Going for the Money, Honey: Bringing home a paycheck is important, but the size of it isn't actually a great predictor of job satisfaction. In other words, you can make six figures, but if you hate what you're doing, you'll find it hard to enjoy the fruits of your labour. Look for a balance between making enough money to support yourself and work that fulfills you.

Ignoring Who You Are: Your personality type, interests, values and aptitude make you better suited for some occupations than others. These traits are intrinsic, which means you can't change them. If you don't take them into account when selecting a career, there is an excellent chance you will wind up in an occupation that is unsuitable for you.

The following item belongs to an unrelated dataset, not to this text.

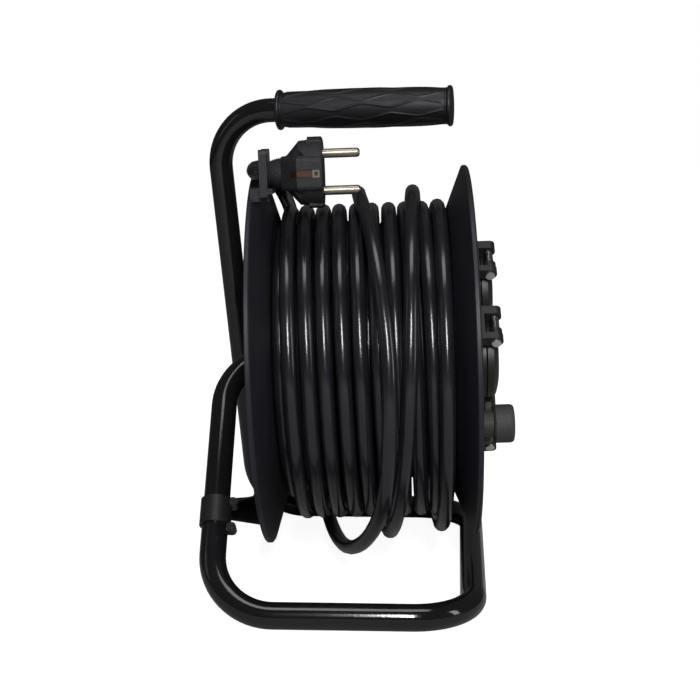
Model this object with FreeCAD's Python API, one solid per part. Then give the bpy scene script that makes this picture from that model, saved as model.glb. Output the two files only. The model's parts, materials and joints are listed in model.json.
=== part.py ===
"""Extension cord reel: a drum with four lidded sockets on a frame bent from one tube.

X runs along the drum's axle, from the frame's legs to the sockets. Y points away from
the side that the parked plug is on. Z is up, and the base tube lies on z = 0.
All lengths are in millimetres.
"""
import FreeCAD
import Part
import math
import os

os.makedirs("parts", exist_ok=True)

# Drum
DRUM_MIDDLE_X = 4.62
AXLE_HEIGHT = 126.0
AXLE_TILT = 2.37
REAR_RADIUS = 105.0
FRONT_RADIUS = 103.0
BARREL_RADIUS = 44.0
POT_RADIUS = 71.0
POT_BACK = 28.1
REAR_RIM_X = -52.2
FRONT_RIM_X = 64.5
REAR_WALL_X = -41.8
FRONT_WALL_X = 52.0
WALL = 2.7

# Frame tube
TUBE_D = 14.0
TUBE_R = TUBE_D / 2
TUBE_WALL = 1.5
NEAR_Y = -98.0
FAR_Y = 97.0
NEAR_LEFT_X = -73.0
FAR_LEFT_X = -65.3
NEAR_RIGHT_X = 62.4
FAR_RIGHT_X = 72.4
LEG_X = -73.0
GRIP_END = (50.4, 40.2, 263.8)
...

Not Considering Location, Location, Location: Jobs in certain occupations are concentrated in specific cities—Dublin or London for example—or in certain types of locations—such as cities versus rural areas. If you live somewhere that doesn't offer many opportunities in your field and you aren'twilling to relocate, you will have trouble getting a job.

Not Looking Beyond a "Best Careers" List: Lists that tell you what careers have the best opportunities of the year, decade or
whatever, can be a helpful guide when it comes to selecting a career. However, making a decision based solely on one of those lists is a terrible idea. Even an occupation with a great outlook can be a bad fit, so you have to scratch below the surface to find out whether you and a career are a good match.

Ignoring the Future: While you shouldn't make your choice solely on an occupation's appearance on a "best careers list," to ignore employment outlook is careless. There's a good chance you don't have a crystal ball that can tell you with certainty whether an occupation will grow, or at least be stable, during the course of your career. However, you can do more than hope for the best. You should consider whether a career has a promising future before you begin to prepare for it. You can at least eliminate something if its future looks bleak.